NurtureShock: New Thinking About Children by Po Branson and Ashley Merryman
Despite the fact that I'm usually not that into books about the new perfect way to parent your child, the concept of this one intrigued me, so I thought I'd at least skim it. I was fascinated. It's less of a parenting manual and more of a collection of articles on the latest research on child development. My big take-aways were to compliment my kids for their hard work rather than their intelligence and to make sure our kids see our conflicts resolved. I also learned some interesting things about the importance of sleep, the effect of early friendships on sibling dynamics, and when to talk to your kids about race. I was pleasantly surprised by how well the book just presented the information and let you draw your own conclusions about how your parenting might be affected. It was definitely an educational read if nothing else.
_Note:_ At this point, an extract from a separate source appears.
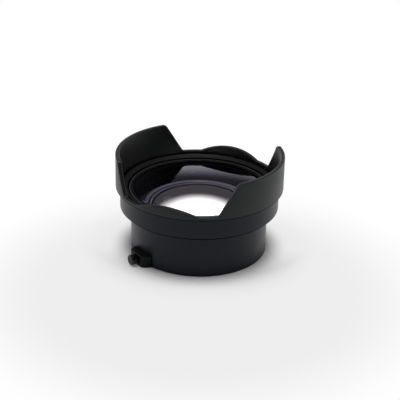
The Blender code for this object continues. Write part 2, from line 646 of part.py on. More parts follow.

Radical Homemakers: Reclaiming Domesticity from a Consumer Culture by Shannon Hayes
The one word I would use to describe this book is inspiring. Shannon Hayes has suddenly gotten me beyond excited to try tons of things I've never done before: canning, gardening, soap making, etc. etc. etc! Though, I'll admit, I was probably pretty ripe for the picking beforehand. Another thing I loved about this book is how it reminded me that my choice to be a stay-at-home mom is less 50's housewife and more 60's activist. It also helped me to see more clearly how this thing called motherhood can be a real career choice for me, filled with legit professional development opportunities. It also encouraged me to see our home not as place to be kept pretty and clean, but as a living organism whose primary duty is to nurture and create.

Friday, January 11, 2013

Some Hopes for Twenty Thirteen

I wasn't planning on doing a New Year's post, but my mind is so busy will all of the new things I want to try this year that I can't resist writing them down. Being able to stay home has really expanded my horizons in that sense. I've always been the type of person that thinks, "O, it's too late, I'm too old to start [insert activity here] when there are already so many talented people in the world who have been doing that for forever." But for some reason (maybe it has something to do with becoming a mom or birthing a child?), this year is different. This year, I feel like I can do anything I set my mind to. It's only a matter of teaching myself. I've already signed up for my very first (running) 5k, though I've never run more than a very slow mile at a time in all my life. I've also been thinking a lot about nutrition and am trying to slowly rid our home of overly processed foods and replacing them with more fruits, veggies, and other (closer to) real foods. This of course means doing a lot more baking and cooking than I am normally accustomed to, but I am so ready for the challenge. Today I even used masa to make my own tortillas instead of buying them, which is at least a little closer to real, right? The whole idea of making instead of purchasing our foods has gotten me thinking about all the other things I buy. What else could I just as well make, now that I have the time? We've already started doing some homemade natural cleaning products, and I would love to add soap making and canning to my currently very short list of homesteading skills this year. I'm trying to keep it small so I don't overwhelm myself (or my husband), but lately I can't resist the urge to try to make all the little things we normally purchase. And speaking of homesteading, I can't wait for us to get a house in the next year or two so we can really start gardening and maybe we could have a hen or a goat!? But for now, I'm looking forward to the CSA starting up again in the spring so I can really start experimenting with some yummy produce-ful recipes.

Image from Etsy.

Also on my list for this year: going through and ridding our home of needless clutter on a bigger scale than we've ever done before (a la William Morris). I'd also like to start doing some of my usual hobbies more regularly, like crocheting and mosaics. For the latter I am finally going to get to work on an unfinished piece of antique furniture that has been sitting in our dining room for years and for the former, I have my eye on these cute little boy booties. I'd also love to get some lavender and peppermint oils to add to my tea tree so I can try out other toiletries and medicines as well. Maybe I could even make a second attempt at keeping some indoor herbs alive, now that I have a little more time at home. 
Whew. I think that's enough to keep me plenty busy for this year. We'll see what I've actually accomplished once January rolls around again.